**Task brief**
Please print all of the material below, word for word.

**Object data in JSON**
◆ ◆ ◆

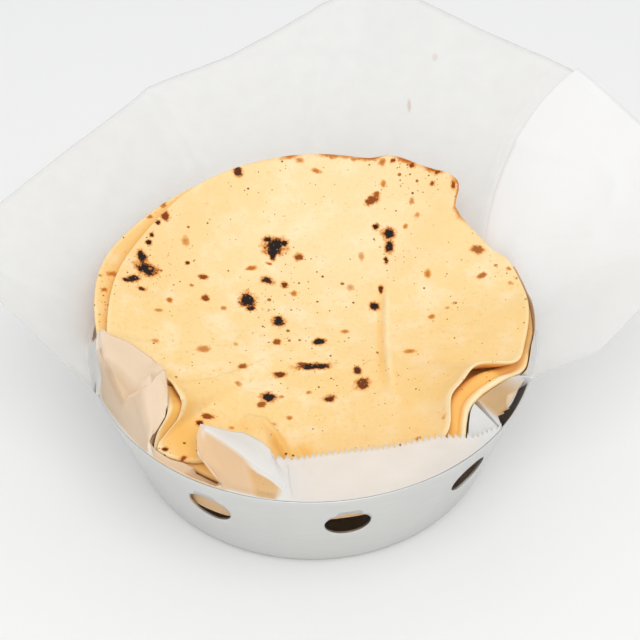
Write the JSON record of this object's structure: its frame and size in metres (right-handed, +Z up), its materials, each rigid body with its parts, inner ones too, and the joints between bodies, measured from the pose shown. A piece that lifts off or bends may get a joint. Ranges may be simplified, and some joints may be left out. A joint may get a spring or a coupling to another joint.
{
  "type": "stack of chapatis in a paper-lined steel basket",
  "caption": "Thin round flatbreads stacked and cupped in the mouth of a round perforated steel basket, on a sheet of baking paper.",
  "frame": {"origin": "middle of the basket's flat underside", "axes": "+Z up; -Y is the front, where the paper is folded in; +X is the right seen from the front"},
  "size_m": [0.4246, 0.3753, 0.152],
  "materials": {
    "steel": "thin satin stainless sheet, finely brushed, with a plain cut rim",
    "baking_paper": "white translucent greaseproof sheet, soft sheen, softly creased",
    "chapati": null
  },
  "bodies": {
    "root": {"basket": "steel", "liner": "baking_paper", "chapati_1": "chapati", "chapati_2": "chapati", "chapati_3": "chapati", "chapati_4": "chapati", "chapati_5": "chapati", "chapati_6": "chapati"}
  },
  "joints": []
}
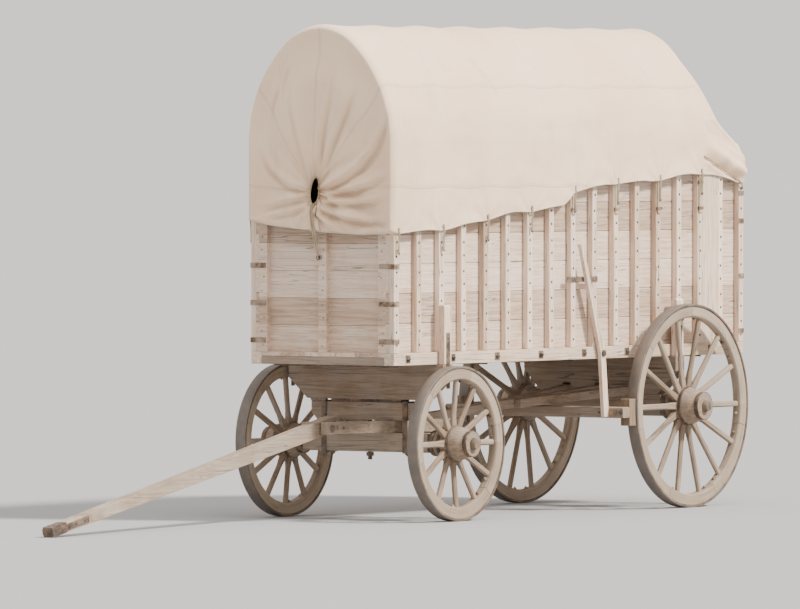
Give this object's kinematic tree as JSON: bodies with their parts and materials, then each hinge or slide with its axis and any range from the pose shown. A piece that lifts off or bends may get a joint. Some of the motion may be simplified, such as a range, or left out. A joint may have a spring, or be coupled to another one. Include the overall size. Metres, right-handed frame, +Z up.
{
  "type": "covered freight wagon",
  "caption": "High-sided wooden freight wagon with a canvas cover on bows, spoked iron-tyred wheels and an ox tongue let down to the ground.",
  "frame": {"origin": "on the ground below the middle of the whole length, tongue let down", "axes": "+X forwards along the wagon, +Y to its left, +Z up"},
  "size_m": [7.9244, 1.891, 3.5904],
  "materials": {
    "oak": "matte",
    "plank": "matte",
    "wheel_wood": "matte",
    "bow_wood": "matte",
    "brake_wood": "matte",
    "canvas": "matte",
    "rope": "matte",
    "iron": "matte",
    "tyre_iron": "satin"
  },
  "bodies": {
    "wagon": {"floor_boards": "plank", "cross_sills": "oak", "side_sills": "oak", "side_boards_left": "plank", "side_boards_right": "plank", "ribs_left": "oak", "ribs_right": "oak", "front_end": "plank", "tailgate_eyes": "iron", "bows": "bow_wood", "cover": "canvas", "cover_front": "canvas", "front_bolster": "oak", "rear_bolster": "oak", "bolster_stakes": "oak", "bolster_plate": "iron", "king_bolt": "iron", "reach": "oak", "rear_hounds": "oak", "rear_axle": "oak", "rear_axle_arms": "iron", "brake_beam": "oak", "brake_blocks": "brake_wood", "brake_irons": "iron", "brake_lever": "oak", "brake_rack": "iron"},
    "front_gear": {"front_axle": "oak", "front_axle_arms": "iron", "front_axle_clips": "iron", "sand_board": "oak", "sand_board_plate": "iron", "front_hounds": "oak", "sway_bar": "oak", "tongue_pin": "iron"},
    "tongue_body": {"tongue": "oak", "tongue_iron": "iron"},
    "tailgate_body": {"tailgate": "plank", "tailgate_straps": "iron"},
    "wheel_front_left": {"wheel_front_left_hub": "wheel_wood", "wheel_front_left_bands": "iron", "wheel_front_left_spokes": "wheel_wood", "wheel_front_left_felloes": "wheel_wood", "wheel_front_left_tyre": "tyre_iron"},
    "wheel_front_right": {"wheel_front_right_hub": "wheel_wood", "wheel_front_right_bands": "iron", "wheel_front_right_spokes": "wheel_wood", "wheel_front_right_felloes": "wheel_wood", "wheel_front_right_tyre": "tyre_iron"},
    "wheel_rear_left": {"wheel_rear_left_hub": "wheel_wood", "wheel_rear_left_bands": "iron", "wheel_rear_left_spokes": "wheel_wood", "wheel_rear_left_felloes": "wheel_wood", "wheel_rear_left_tyre": "tyre_iron"},
    "wheel_rear_right": {"wheel_rear_right_hub": "wheel_wood", "wheel_rear_right_bands": "iron", "wheel_rear_right_spokes": "wheel_wood", "wheel_rear_right_felloes": "wheel_wood", "wheel_rear_right_tyre": "tyre_iron"}
  },
  "joints": [
    {"name": "front_gear_turn", "type": "hinge", "parent": "wagon", "child": "front_gear", "pos_m": [0.07781, 0, 0.8605], "axis": [0, 0, 1], "range_deg": [-30, 30]},
    {"name": "tongue_lift", "type": "hinge", "parent": "front_gear", "child": "tongue_body", "pos_m": [0.71781, 0, 0.675], "axis": [0, -1, 0], "range_deg": [0, 35]},
    {"name": "tailgate_drop", "type": "hinge", "parent": "wagon", "child": "tailgate_body", "pos_m": [-3.93819, 0, 1.178], "axis": [0, -1, 0], "range_deg": [0, 165]},
    {"name": "wheel_front_left_spin", "type": "hinge", "parent": "front_gear", "child": "wheel_front_left", "pos_m": [0.07781, 0.76, 0.56], "axis": [0, 1, 0], "continuous": true},
    {"name": "wheel_front_right_spin", "type": "hinge", "parent": "front_gear", "child": "wheel_front_right", "pos_m": [0.07781, -0.76, 0.56], "axis": [0, 1, 0], "continuous": true},
    {"name": "wheel_rear_left_spin", "type": "hinge", "parent": "wagon", "child": "wheel_rear_left", "pos_m": [-2.97219, 0.76, 0.76], "axis": [0, 1, 0], "continuous": true},
    {"name": "wheel_rear_right_spin", "type": "hinge", "parent": "wagon", "child": "wheel_rear_right", "pos_m": [-2.97219, -0.76, 0.76], "axis": [0, 1, 0], "continuous": true}
  ]
}
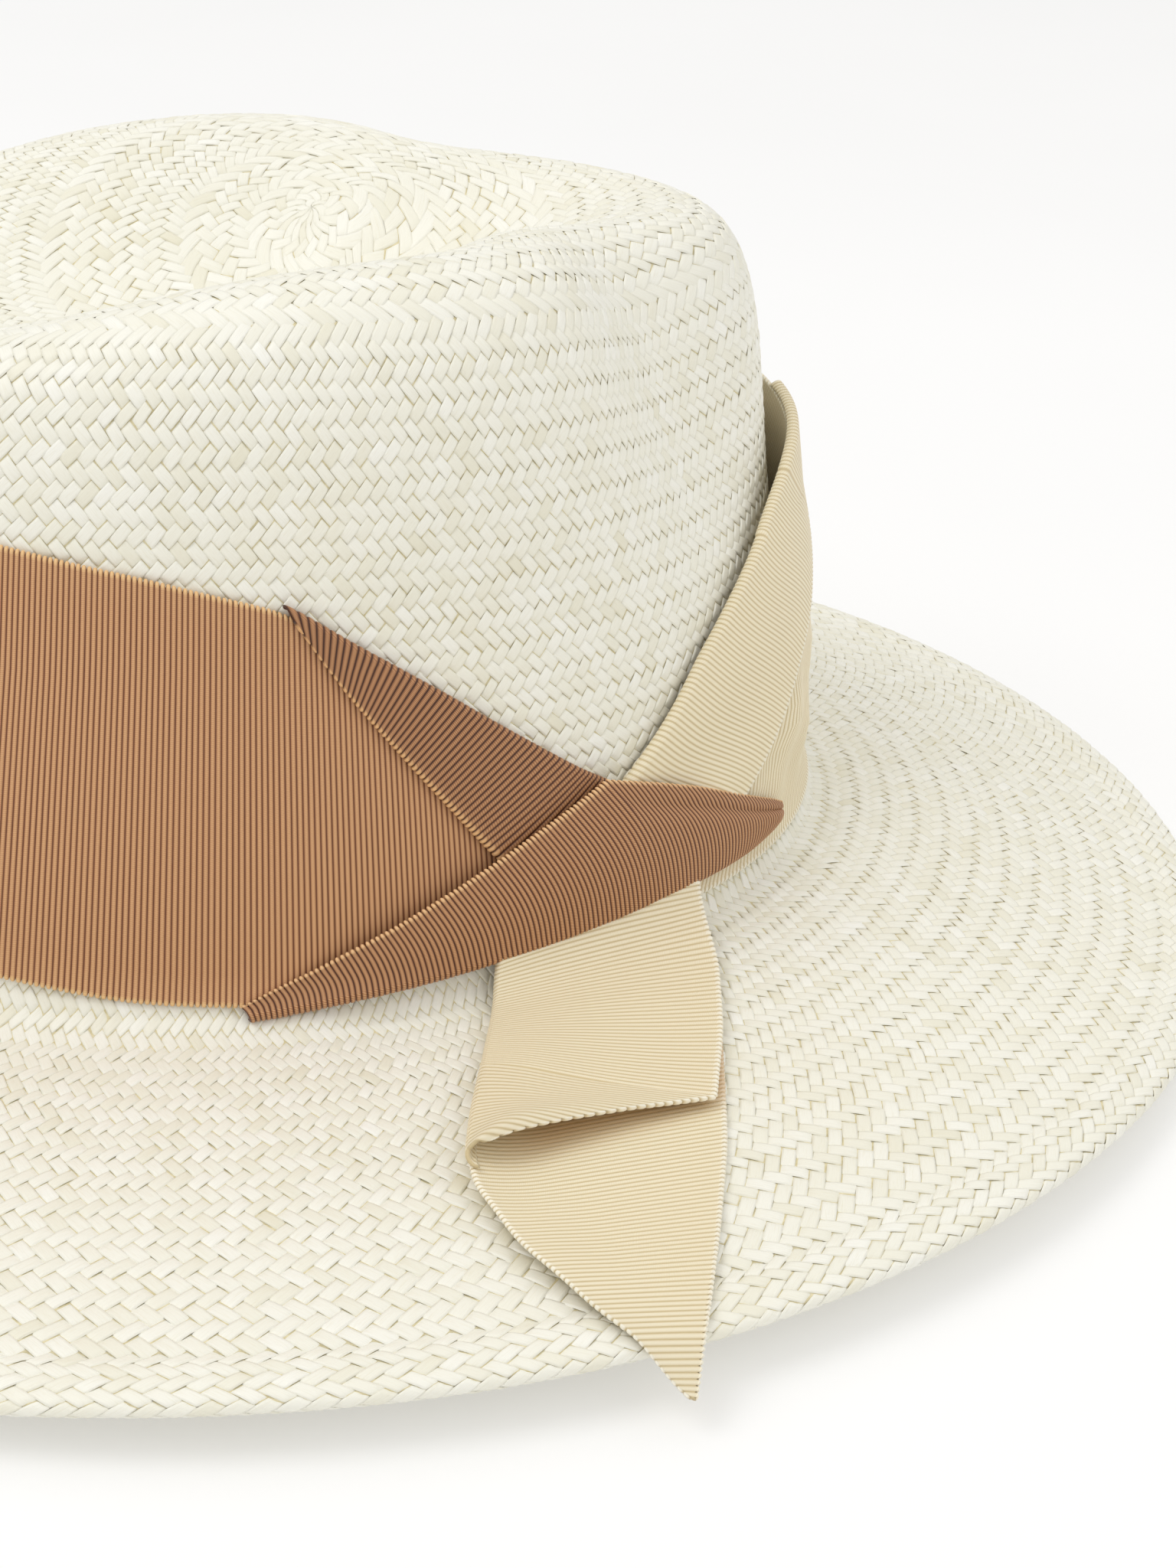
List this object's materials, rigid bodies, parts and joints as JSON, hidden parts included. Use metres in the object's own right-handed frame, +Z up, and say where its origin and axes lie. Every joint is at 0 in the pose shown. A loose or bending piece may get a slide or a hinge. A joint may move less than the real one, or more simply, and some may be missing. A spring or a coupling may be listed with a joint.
{
  "type": "panama hat",
  "caption": "Woven straw hat with a creased, pinched crown, a wide turned-edge brim and two folded grosgrain ribbons whose free tail lies on the brim.",
  "frame": {"origin": "centre of the whole hat's box, on the surface that the brim rests on", "axes": "+X towards the hat's front, +Z up, the ribbon knot on the -Y side"},
  "size_m": [0.353, 0.341, 0.1246],
  "materials": {
    "straw": "fine woven bleached straw, soft sheen",
    "straw_hem": "turned and wrapped straw edge",
    "tan_ribbon": "ribbed grosgrain",
    "cream_ribbon": "ribbed grosgrain",
    "sweatband": "smooth, matt",
    "thread": "twisted thread",
    "tab": "plain woven, blank"
  },
  "bodies": {
    "hat": {"straw_crown": "straw", "straw_brim": "straw", "brim_hem": "straw_hem", "tan_band": "tan_ribbon", "tan_upper_fold": "tan_ribbon", "tan_crossing": "tan_ribbon", "cream_band": "cream_ribbon", "cream_upper_fold": "cream_ribbon", "sweatband": "sweatband", "sweatband_thread": "thread", "sweatband_bow": "tan_ribbon", "size_tab": "tab", "band_join_thread_front": "thread", "band_join_thread_back": "thread", "ribbon_tack_1": "thread", "ribbon_tack_2": "thread", "ribbon_tack_3": "thread", "ribbon_tack_4": "thread", "ribbon_tack_5": "thread", "ribbon_tack_6": "thread", "ribbon_tack_7": "thread", "ribbon_tack_8": "thread"},
    "tail": {"cream_tail": "cream_ribbon", "cream_tail_fold": "cream_ribbon"}
  },
  "joints": [
    {"name": "tail_lift", "type": "hinge", "parent": "hat", "child": "tail", "pos_m": [0.03125, -0.0841, 0.0172], "axis": [-0.9721, -0.2347, 0], "range_deg": [0, 75]}
  ]
}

◆ ◆ ◆

**Solution to this problem**
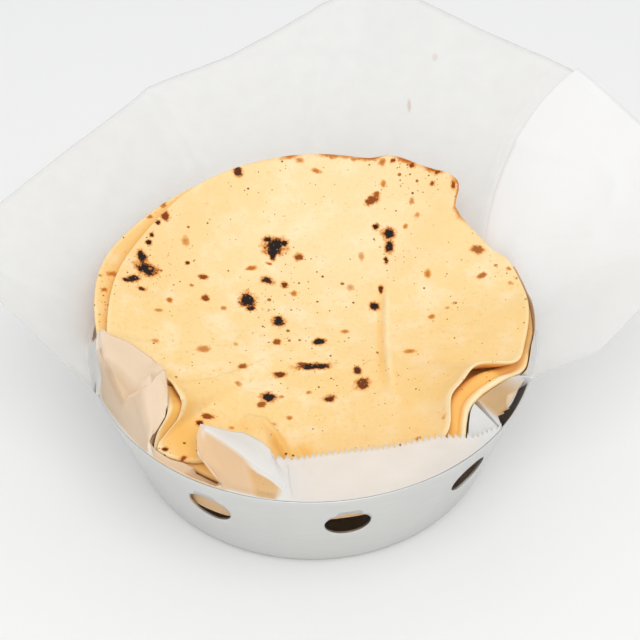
Write the JSON record of this object's structure: its frame and size in metres (right-handed, +Z up), its materials, each rigid body with its parts, inner ones too, and the joints between bodies, measured from the pose shown. A piece that lifts off or bends may get a joint. Ranges may be simplified, and some joints may be left out. A joint may get a spring or a coupling to another joint.
{
  "type": "stack of chapatis in a paper-lined steel basket",
  "caption": "Thin round flatbreads stacked and cupped in the mouth of a round perforated steel basket, on a sheet of baking paper.",
  "frame": {"origin": "middle of the basket's flat underside", "axes": "+Z up; -Y is the front, where the paper is folded in; +X is the right seen from the front"},
  "size_m": [0.4246, 0.3753, 0.152],
  "materials": {
    "steel": "thin satin stainless sheet, finely brushed, with a plain cut rim",
    "baking_paper": "white translucent greaseproof sheet, soft sheen, softly creased",
    "chapati": null
  },
  "bodies": {
    "root": {"basket": "steel", "liner": "baking_paper", "chapati_1": "chapati", "chapati_2": "chapati", "chapati_3": "chapati", "chapati_4": "chapati", "chapati_5": "chapati", "chapati_6": "chapati"}
  },
  "joints": []
}
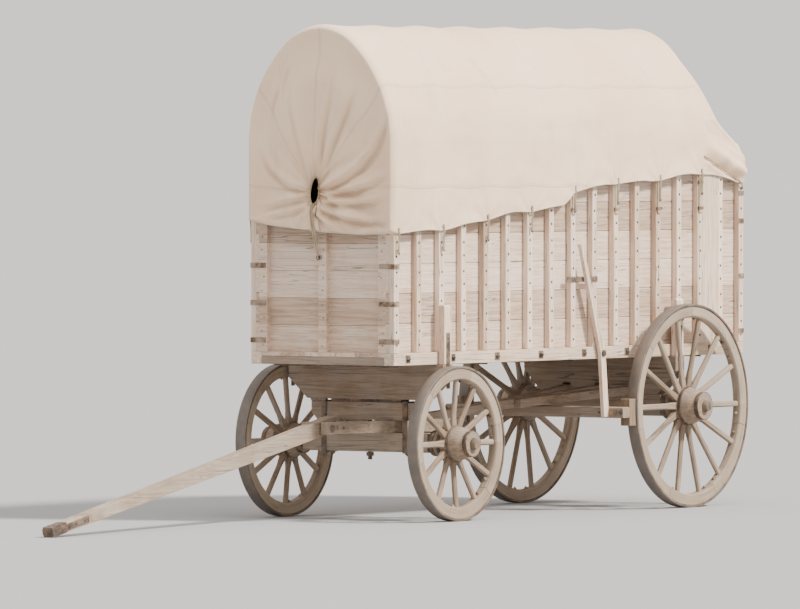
Give this object's kinematic tree as JSON: bodies with their parts and materials, then each hinge or slide with its axis and any range from the pose shown. A piece that lifts off or bends may get a joint. Some of the motion may be simplified, such as a range, or left out. A joint may have a spring, or be coupled to another one. Include the overall size. Metres, right-handed frame, +Z up.
{
  "type": "covered freight wagon",
  "caption": "High-sided wooden freight wagon with a canvas cover on bows, spoked iron-tyred wheels and an ox tongue let down to the ground.",
  "frame": {"origin": "on the ground below the middle of the whole length, tongue let down", "axes": "+X forwards along the wagon, +Y to its left, +Z up"},
  "size_m": [7.9244, 1.891, 3.5904],
  "materials": {
    "oak": "matte",
    "plank": "matte",
    "wheel_wood": "matte",
    "bow_wood": "matte",
    "brake_wood": "matte",
    "canvas": "matte",
    "rope": "matte",
    "iron": "matte",
    "tyre_iron": "satin"
  },
  "bodies": {
    "wagon": {"floor_boards": "plank", "cross_sills": "oak", "side_sills": "oak", "side_boards_left": "plank", "side_boards_right": "plank", "ribs_left": "oak", "ribs_right": "oak", "front_end": "plank", "tailgate_eyes": "iron", "bows": "bow_wood", "cover": "canvas", "cover_front": "canvas", "front_bolster": "oak", "rear_bolster": "oak", "bolster_stakes": "oak", "bolster_plate": "iron", "king_bolt": "iron", "reach": "oak", "rear_hounds": "oak", "rear_axle": "oak", "rear_axle_arms": "iron", "brake_beam": "oak", "brake_blocks": "brake_wood", "brake_irons": "iron", "brake_lever": "oak", "brake_rack": "iron"},
    "front_gear": {"front_axle": "oak", "front_axle_arms": "iron", "front_axle_clips": "iron", "sand_board": "oak", "sand_board_plate": "iron", "front_hounds": "oak", "sway_bar": "oak", "tongue_pin": "iron"},
    "tongue_body": {"tongue": "oak", "tongue_iron": "iron"},
    "tailgate_body": {"tailgate": "plank", "tailgate_straps": "iron"},
    "wheel_front_left": {"wheel_front_left_hub": "wheel_wood", "wheel_front_left_bands": "iron", "wheel_front_left_spokes": "wheel_wood", "wheel_front_left_felloes": "wheel_wood", "wheel_front_left_tyre": "tyre_iron"},
    "wheel_front_right": {"wheel_front_right_hub": "wheel_wood", "wheel_front_right_bands": "iron", "wheel_front_right_spokes": "wheel_wood", "wheel_front_right_felloes": "wheel_wood", "wheel_front_right_tyre": "tyre_iron"},
    "wheel_rear_left": {"wheel_rear_left_hub": "wheel_wood", "wheel_rear_left_bands": "iron", "wheel_rear_left_spokes": "wheel_wood", "wheel_rear_left_felloes": "wheel_wood", "wheel_rear_left_tyre": "tyre_iron"},
    "wheel_rear_right": {"wheel_rear_right_hub": "wheel_wood", "wheel_rear_right_bands": "iron", "wheel_rear_right_spokes": "wheel_wood", "wheel_rear_right_felloes": "wheel_wood", "wheel_rear_right_tyre": "tyre_iron"}
  },
  "joints": [
    {"name": "front_gear_turn", "type": "hinge", "parent": "wagon", "child": "front_gear", "pos_m": [0.07781, 0, 0.8605], "axis": [0, 0, 1], "range_deg": [-30, 30]},
    {"name": "tongue_lift", "type": "hinge", "parent": "front_gear", "child": "tongue_body", "pos_m": [0.71781, 0, 0.675], "axis": [0, -1, 0], "range_deg": [0, 35]},
    {"name": "tailgate_drop", "type": "hinge", "parent": "wagon", "child": "tailgate_body", "pos_m": [-3.93819, 0, 1.178], "axis": [0, -1, 0], "range_deg": [0, 165]},
    {"name": "wheel_front_left_spin", "type": "hinge", "parent": "front_gear", "child": "wheel_front_left", "pos_m": [0.07781, 0.76, 0.56], "axis": [0, 1, 0], "continuous": true},
    {"name": "wheel_front_right_spin", "type": "hinge", "parent": "front_gear", "child": "wheel_front_right", "pos_m": [0.07781, -0.76, 0.56], "axis": [0, 1, 0], "continuous": true},
    {"name": "wheel_rear_left_spin", "type": "hinge", "parent": "wagon", "child": "wheel_rear_left", "pos_m": [-2.97219, 0.76, 0.76], "axis": [0, 1, 0], "continuous": true},
    {"name": "wheel_rear_right_spin", "type": "hinge", "parent": "wagon", "child": "wheel_rear_right", "pos_m": [-2.97219, -0.76, 0.76], "axis": [0, 1, 0], "continuous": true}
  ]
}
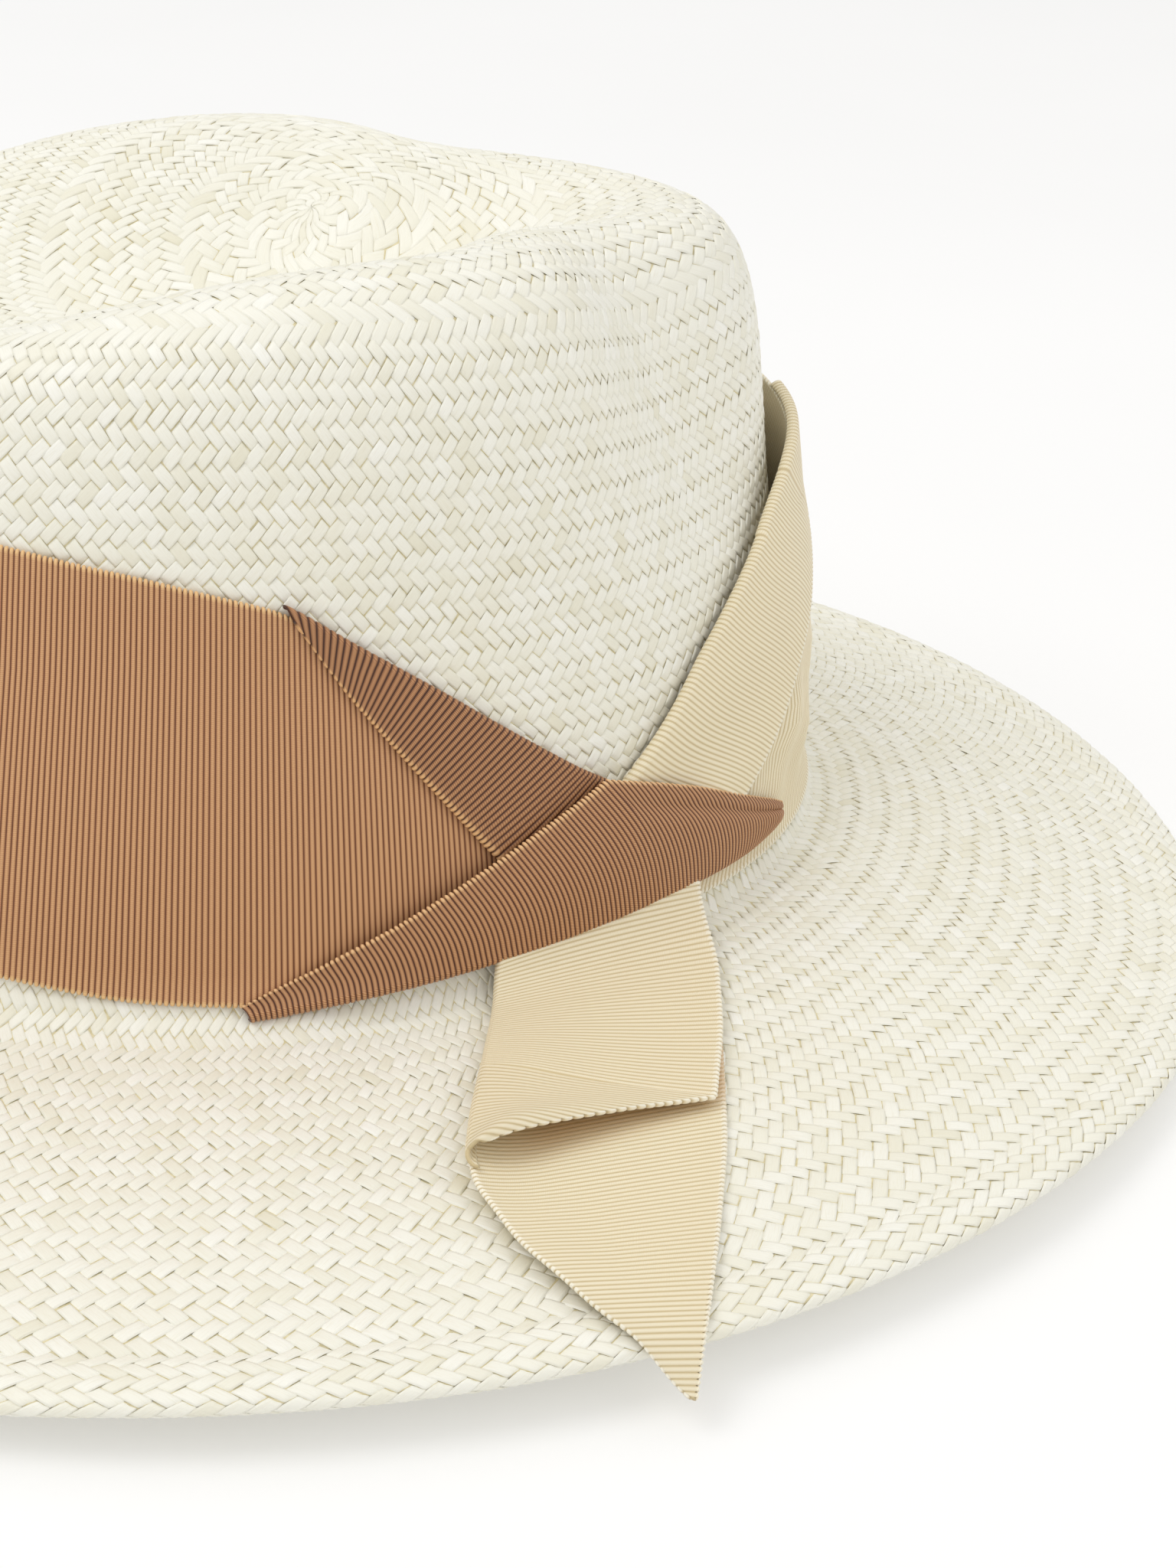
List this object's materials, rigid bodies, parts and joints as JSON, hidden parts included. Use metres in the object's own right-handed frame, +Z up, and say where its origin and axes lie. Every joint is at 0 in the pose shown. A loose or bending piece may get a slide or a hinge. A joint may move less than the real one, or more simply, and some may be missing. A spring or a coupling may be listed with a joint.
{
  "type": "panama hat",
  "caption": "Woven straw hat with a creased, pinched crown, a wide turned-edge brim and two folded grosgrain ribbons whose free tail lies on the brim.",
  "frame": {"origin": "centre of the whole hat's box, on the surface that the brim rests on", "axes": "+X towards the hat's front, +Z up, the ribbon knot on the -Y side"},
  "size_m": [0.353, 0.341, 0.1246],
  "materials": {
    "straw": "fine woven bleached straw, soft sheen",
    "straw_hem": "turned and wrapped straw edge",
    "tan_ribbon": "ribbed grosgrain",
    "cream_ribbon": "ribbed grosgrain",
    "sweatband": "smooth, matt",
    "thread": "twisted thread",
    "tab": "plain woven, blank"
  },
  "bodies": {
    "hat": {"straw_crown": "straw", "straw_brim": "straw", "brim_hem": "straw_hem", "tan_band": "tan_ribbon", "tan_upper_fold": "tan_ribbon", "tan_crossing": "tan_ribbon", "cream_band": "cream_ribbon", "cream_upper_fold": "cream_ribbon", "sweatband": "sweatband", "sweatband_thread": "thread", "sweatband_bow": "tan_ribbon", "size_tab": "tab", "band_join_thread_front": "thread", "band_join_thread_back": "thread", "ribbon_tack_1": "thread", "ribbon_tack_2": "thread", "ribbon_tack_3": "thread", "ribbon_tack_4": "thread", "ribbon_tack_5": "thread", "ribbon_tack_6": "thread", "ribbon_tack_7": "thread", "ribbon_tack_8": "thread"},
    "tail": {"cream_tail": "cream_ribbon", "cream_tail_fold": "cream_ribbon"}
  },
  "joints": [
    {"name": "tail_lift", "type": "hinge", "parent": "hat", "child": "tail", "pos_m": [0.03125, -0.0841, 0.0172], "axis": [-0.9721, -0.2347, 0], "range_deg": [0, 75]}
  ]
}